## Directive
Your task is to retype each line of the data below exactly.

## Input for this task
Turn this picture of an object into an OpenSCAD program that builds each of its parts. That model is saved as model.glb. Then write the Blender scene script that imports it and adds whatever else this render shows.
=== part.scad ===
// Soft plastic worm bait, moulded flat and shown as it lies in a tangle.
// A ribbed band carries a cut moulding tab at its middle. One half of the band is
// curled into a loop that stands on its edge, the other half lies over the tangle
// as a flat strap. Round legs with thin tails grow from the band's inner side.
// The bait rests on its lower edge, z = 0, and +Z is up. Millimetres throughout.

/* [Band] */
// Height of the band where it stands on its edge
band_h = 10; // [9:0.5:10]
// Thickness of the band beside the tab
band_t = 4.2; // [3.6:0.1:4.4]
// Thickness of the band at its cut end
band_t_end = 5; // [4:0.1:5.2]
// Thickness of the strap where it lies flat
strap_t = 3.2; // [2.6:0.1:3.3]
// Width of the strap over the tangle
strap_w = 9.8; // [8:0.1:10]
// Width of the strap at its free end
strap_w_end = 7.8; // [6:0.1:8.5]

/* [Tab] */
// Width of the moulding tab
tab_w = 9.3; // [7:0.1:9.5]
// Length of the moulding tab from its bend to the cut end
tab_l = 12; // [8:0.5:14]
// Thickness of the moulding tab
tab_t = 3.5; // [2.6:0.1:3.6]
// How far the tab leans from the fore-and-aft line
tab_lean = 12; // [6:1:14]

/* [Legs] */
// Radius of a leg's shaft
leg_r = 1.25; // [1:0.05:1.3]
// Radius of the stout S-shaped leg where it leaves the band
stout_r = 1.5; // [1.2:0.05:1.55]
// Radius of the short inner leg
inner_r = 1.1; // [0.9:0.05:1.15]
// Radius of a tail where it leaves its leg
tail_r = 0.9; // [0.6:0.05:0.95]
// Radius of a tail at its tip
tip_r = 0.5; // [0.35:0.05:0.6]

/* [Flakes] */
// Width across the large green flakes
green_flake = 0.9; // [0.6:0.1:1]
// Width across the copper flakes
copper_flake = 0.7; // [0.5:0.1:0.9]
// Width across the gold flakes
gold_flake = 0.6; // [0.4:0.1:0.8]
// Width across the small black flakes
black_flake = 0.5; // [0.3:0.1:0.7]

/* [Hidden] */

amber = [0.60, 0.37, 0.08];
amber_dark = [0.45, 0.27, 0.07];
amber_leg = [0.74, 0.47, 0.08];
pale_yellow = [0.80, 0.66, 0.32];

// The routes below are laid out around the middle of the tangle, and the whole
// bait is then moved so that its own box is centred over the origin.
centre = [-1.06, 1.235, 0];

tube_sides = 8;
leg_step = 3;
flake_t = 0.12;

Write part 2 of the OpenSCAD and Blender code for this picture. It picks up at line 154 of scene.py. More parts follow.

## Exercise solution
Turn this picture of an object into an OpenSCAD program that builds each of its parts. That model is saved as model.glb. Then write the Blender scene script that imports it and adds whatever else this render shows.
=== part.scad ===
// Soft plastic worm bait, moulded flat and shown as it lies in a tangle.
// A ribbed band carries a cut moulding tab at its middle. One half of the band is
// curled into a loop that stands on its edge, the other half lies over the tangle
// as a flat strap. Round legs with thin tails grow from the band's inner side.
// The bait rests on its lower edge, z = 0, and +Z is up. Millimetres throughout.

/* [Band] */
// Height of the band where it stands on its edge
band_h = 10; // [9:0.5:10]
// Thickness of the band beside the tab
band_t = 4.2; // [3.6:0.1:4.4]
// Thickness of the band at its cut end
band_t_end = 5; // [4:0.1:5.2]
// Thickness of the strap where it lies flat
strap_t = 3.2; // [2.6:0.1:3.3]
// Width of the strap over the tangle
strap_w = 9.8; // [8:0.1:10]
// Width of the strap at its free end
strap_w_end = 7.8; // [6:0.1:8.5]

/* [Tab] */
// Width of the moulding tab
tab_w = 9.3; // [7:0.1:9.5]
// Length of the moulding tab from its bend to the cut end
tab_l = 12; // [8:0.5:14]
// Thickness of the moulding tab
tab_t = 3.5; // [2.6:0.1:3.6]
// How far the tab leans from the fore-and-aft line
tab_lean = 12; // [6:1:14]

/* [Legs] */
// Radius of a leg's shaft
leg_r = 1.25; // [1:0.05:1.3]
// Radius of the stout S-shaped leg where it leaves the band
stout_r = 1.5; // [1.2:0.05:1.55]
// Radius of the short inner leg
inner_r = 1.1; // [0.9:0.05:1.15]
// Radius of a tail where it leaves its leg
tail_r = 0.9; // [0.6:0.05:0.95]
// Radius of a tail at its tip
tip_r = 0.5; // [0.35:0.05:0.6]

/* [Flakes] */
// Width across the large green flakes
green_flake = 0.9; // [0.6:0.1:1]
// Width across the copper flakes
copper_flake = 0.7; // [0.5:0.1:0.9]
// Width across the gold flakes
gold_flake = 0.6; // [0.4:0.1:0.8]
// Width across the small black flakes
black_flake = 0.5; // [0.3:0.1:0.7]

/* [Hidden] */

amber = [0.60, 0.37, 0.08];
amber_dark = [0.45, 0.27, 0.07];
amber_leg = [0.74, 0.47, 0.08];
pale_yellow = [0.80, 0.66, 0.32];

// The routes below are laid out around the middle of the tangle, and the whole
// bait is then moved so that its own box is centred over the origin.
centre = [-1.06, 1.235, 0];

tube_sides = 8;
leg_step = 3;
flake_t = 0.12;

Write part 2 of the OpenSCAD and Blender code for this picture. It picks up at line 154 of scene.py. More parts follow.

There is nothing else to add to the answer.